[DATA LINES]
»»

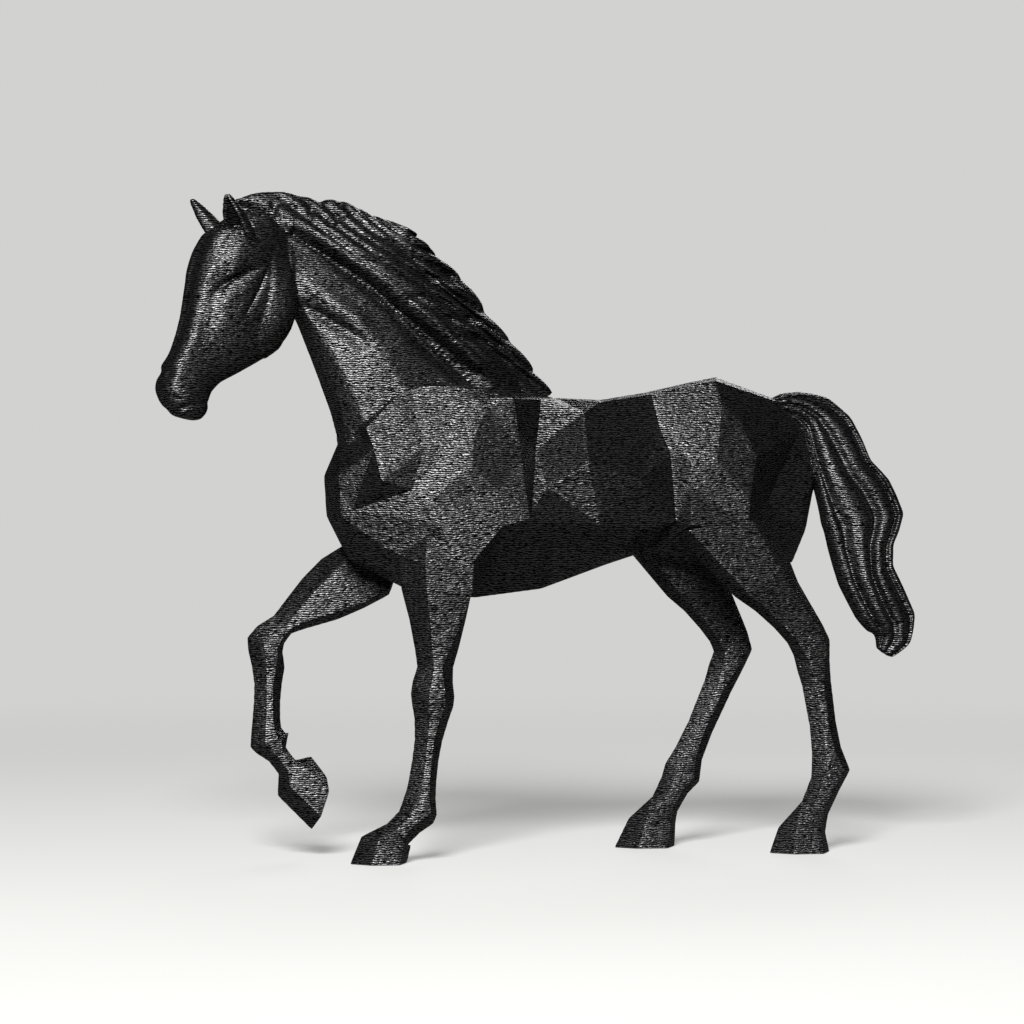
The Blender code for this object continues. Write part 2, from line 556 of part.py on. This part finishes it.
def joined(name, pieces, cuts):
    """One closed body: the union of the pieces, with the cuts taken out."""
    body = bpy.data.objects.new(name, pieces[0].data)
    bpy.context.scene.collection.objects.link(body)
    for title, operation, others in (("union", "UNION", pieces[1:]), ("cuts", "DIFFERENCE", cuts)):
        group = bpy.data.collections.new(title)
        for other in others:
            group.objects.link(other)
        step = body.modifiers.new(title, "BOOLEAN")
        step.operand_type = "COLLECTION"
        step.collection = group
        step.operation = operation
        step.solver = "EXACT"
    bpy.context.view_layer.update()
    whole = body.evaluated_get(bpy.context.evaluated_depsgraph_get())
    mesh = bpy.data.meshes.new_from_object(whole)
    for piece in pieces + cuts + [body]:
        bpy.data.objects.remove(piece, do_unlink=True)
    shape = bmesh.new()
    shape.from_mesh(mesh)
    bmesh.ops.remove_doubles(shape, verts=shape.verts, dist=0.000002)
    bmesh.ops.dissolve_degenerate(shape, edges=shape.edges, dist=0.000002)
    bmesh.ops.triangulate(shape, faces=shape.faces)
    bmesh.ops.delete(shape, geom=[edge for edge in shape.edges if not edge.link_faces], context="EDGES")
    drop_pockets(shape)
    low = [min(vert.co[axis] for vert in shape.verts) for axis in range(3)]
    high = [max(vert.co[axis] for vert in shape.verts) for axis in range(3)]
    shift = Vector((-(low[0] + high[0]) / 2, -(low[1] + high[1]) / 2, -low[2]))
    bmesh.ops.translate(shape, verts=shape.verts, vec=shift)
    shape.to_mesh(mesh)
    shape.free()
    result = bpy.data.objects.new(name, mesh)
    bpy.context.scene.collection.objects.link(result)
    result.data.materials.clear()
    result.data.materials.append(printed_plastic())
    return result


def tree_of(body):
    return BVHTree.FromPolygons([vert.co for vert in body.data.vertices],
                                [tuple(face.vertices) for face in body.data.polygons])


def horse():
    trunk_body = trunk()
    neck_body = neck()
    pieces = [trunk_body, neck_body, head(), mane(tree_of(neck_body)), tail()]
    pieces += [ear(side) for side in (-1, 1)]
    pieces += [leg(name, *row) for name, row in LEGS.items()]
    cuts = face_grooves()
    return joined("horse", pieces, cuts)


clear_scene()
horse()
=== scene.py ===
import math
import bmesh
import bpy
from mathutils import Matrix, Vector
from mathutils.kdtree import KDTree


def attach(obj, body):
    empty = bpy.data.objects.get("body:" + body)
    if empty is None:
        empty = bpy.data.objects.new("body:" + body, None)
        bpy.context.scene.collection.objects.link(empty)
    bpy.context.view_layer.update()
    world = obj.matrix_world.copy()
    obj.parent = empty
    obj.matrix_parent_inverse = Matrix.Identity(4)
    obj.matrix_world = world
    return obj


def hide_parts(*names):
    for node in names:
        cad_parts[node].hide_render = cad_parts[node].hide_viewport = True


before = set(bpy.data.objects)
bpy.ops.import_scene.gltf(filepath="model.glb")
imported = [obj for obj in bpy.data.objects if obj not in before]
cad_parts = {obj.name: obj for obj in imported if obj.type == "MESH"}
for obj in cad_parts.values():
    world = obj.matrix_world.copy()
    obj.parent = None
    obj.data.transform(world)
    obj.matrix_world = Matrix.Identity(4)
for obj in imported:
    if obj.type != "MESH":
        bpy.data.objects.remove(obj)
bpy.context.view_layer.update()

mm = 0.001


# an sRGB hex colour as linear red, green, blue and alpha 1
def linear(hexColour):
    parts = [int(hexColour[place:place + 2], 16) / 255 for place in (1, 3, 5)]
    return [part / 12.92 if part <= 0.04045 else ((part + 0.055) / 1.055) ** 2.4 for part in parts] + [1]


# settings hold socket values and the node's own fields, links what feeds its sockets
def addNode(material, kind, settings=None, links=None):
    node = material.node_tree.nodes.new(kind)
    for name, value in (settings or {}).items():
        if isinstance(name, int) or name in node.inputs:
            node.inputs[name].default_value = value
        else:
            setattr(node, name, value)
    for name, socket in (links or {}).items():
        material.node_tree.links.new(node.inputs[name], socket)
    return node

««

[DIRECTION]
Extract the run of lines that opens with the line containing "pieces += [leg(name, *row)" and closes with the line containing "obj.data.transform(world)"; reproduce it exactly and add nothing.

[SOLUTION TO THIS EXERCISE]
    pieces += [leg(name, *row) for name, row in LEGS.items()]
    cuts = face_grooves()
    return joined("horse", pieces, cuts)


clear_scene()
horse()
=== scene.py ===
import math
import bmesh
import bpy
from mathutils import Matrix, Vector
from mathutils.kdtree import KDTree


def attach(obj, body):
    empty = bpy.data.objects.get("body:" + body)
    if empty is None:
        empty = bpy.data.objects.new("body:" + body, None)
        bpy.context.scene.collection.objects.link(empty)
    bpy.context.view_layer.update()
    world = obj.matrix_world.copy()
    obj.parent = empty
    obj.matrix_parent_inverse = Matrix.Identity(4)
    obj.matrix_world = world
    return obj


def hide_parts(*names):
    for node in names:
        cad_parts[node].hide_render = cad_parts[node].hide_viewport = True


before = set(bpy.data.objects)
bpy.ops.import_scene.gltf(filepath="model.glb")
imported = [obj for obj in bpy.data.objects if obj not in before]
cad_parts = {obj.name: obj for obj in imported if obj.type == "MESH"}
for obj in cad_parts.values():
    world = obj.matrix_world.copy()
    obj.parent = None
    obj.data.transform(world)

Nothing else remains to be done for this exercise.